(Work to do)
Using the data below, output the first line and every line after it up to and including the line containing "from FreeCAD import", exactly as written and with nothing added.

(Supplied material)
•••••

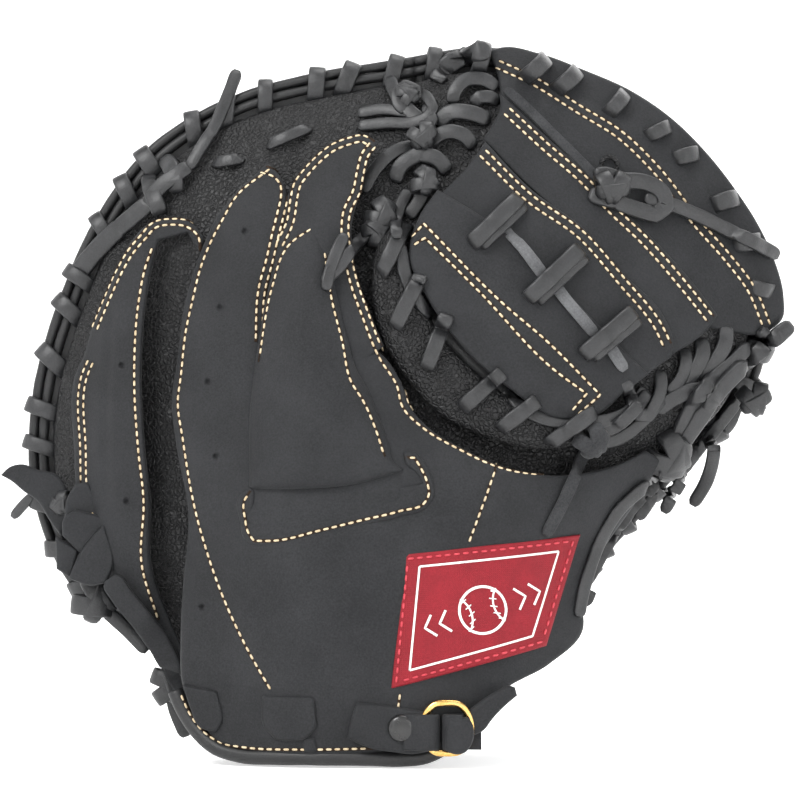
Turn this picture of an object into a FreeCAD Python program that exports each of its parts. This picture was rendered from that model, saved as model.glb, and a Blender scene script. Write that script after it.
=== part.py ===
"""A right-handed thrower's catcher's mitt, standing on its heel.

The back of the hand faces -Y, the pocket opens towards +Y, the finger tips are up and the thumb is at +X.
The palm is a padded bowl. Its shape is a set of rings round the middle of the pocket, and the leather panels
of the back are sheets that lie at a set height over the back of that bowl.
"""

import FreeCAD, Part
import math
import os

from FreeCAD import Placement, Rotation, Vector

SIZES = {
    "shift_x": 2.6,
    "shift_y": -19.5,
    "bowl_x": 1.0,
    "bowl_z": 137.0,
    "bowl_back": -14.0,
    "bowl_pad": 10.0,
    "rim_inset": 9.0,
    "skin": 2.2,
    "lining": 1.4,
    "gap": 0.4,
    "leather": 2.6,
    "binding": 4.5,
    "lace_width": 5.2,
    "lace_thick": 2.2,
    "pinky_low_x": -80.0,
    "pinky_low_z": 20.0,
    "pinky_top_x": -95.0,
    "pinky_top_z": 235.0,
    "pinky_y": -5.0,
    "pinky_vee": 11.0,
    "thumb_low_x": 52.0,
    "thumb_low_z": 20.0,
    "thumb_top_x": 143.0,
    "thumb_top_z": 158.0,
    "thumb_y": 6.0,
    "thumb_vee": 14.0,
    "thumb_short": 20.0,
    "strap_high": 12.5,
    "strap_thick": 2.6,
    "strap_z": 8.0,
    "strap_y": -43.6,
    "wrist_z": 80.0,
    "ring_wide": 17.5,
    "ring_high": 21.0,
    "ring_wire": 2.6,
    "ring_round": 4.5,
    "ring_x": 8.5,
    "ring_slack": 2.0,
    "snap_cap": 5.0,
    "snap_x": 0.5,
}

# Outline of the mitt round the middle of the pocket: a radius every 15 degrees, counter-clockwise from +X.
RIM = [134, 146, 147, 144, 140, 137, 128, 127, 131, 135, 135, 136,
       141, 146, 146, 136, 144, 137, 131, 123, 114, 102, 103, 112]
RINGS = 24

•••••

(Answer to the task)
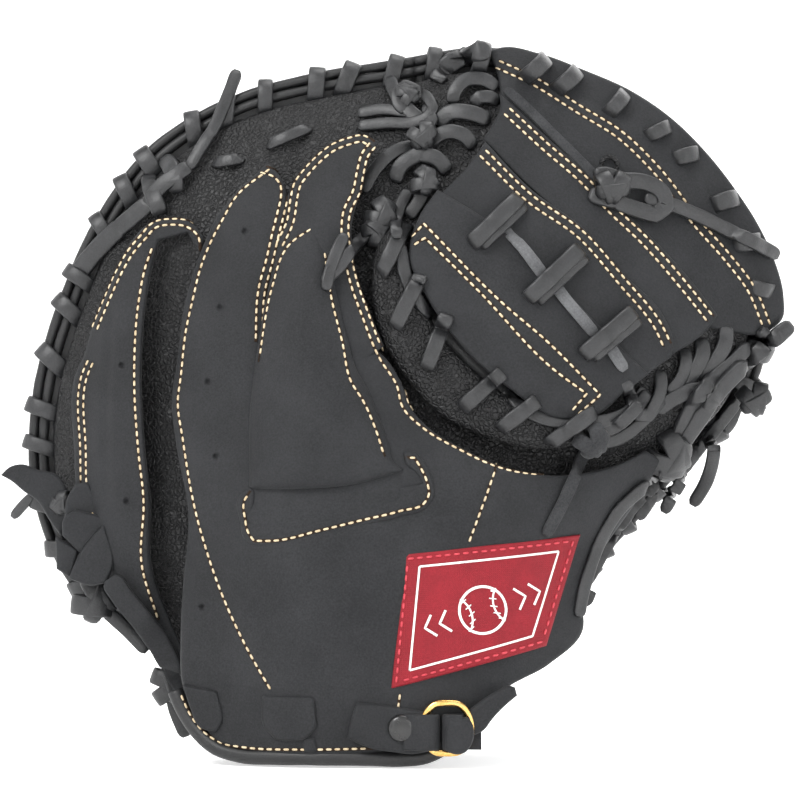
Turn this picture of an object into a FreeCAD Python program that exports each of its parts. This picture was rendered from that model, saved as model.glb, and a Blender scene script. Write that script after it.
=== part.py ===
"""A right-handed thrower's catcher's mitt, standing on its heel.

The back of the hand faces -Y, the pocket opens towards +Y, the finger tips are up and the thumb is at +X.
The palm is a padded bowl. Its shape is a set of rings round the middle of the pocket, and the leather panels
of the back are sheets that lie at a set height over the back of that bowl.
"""

import FreeCAD, Part
import math
import os

from FreeCAD import Placement, Rotation, Vector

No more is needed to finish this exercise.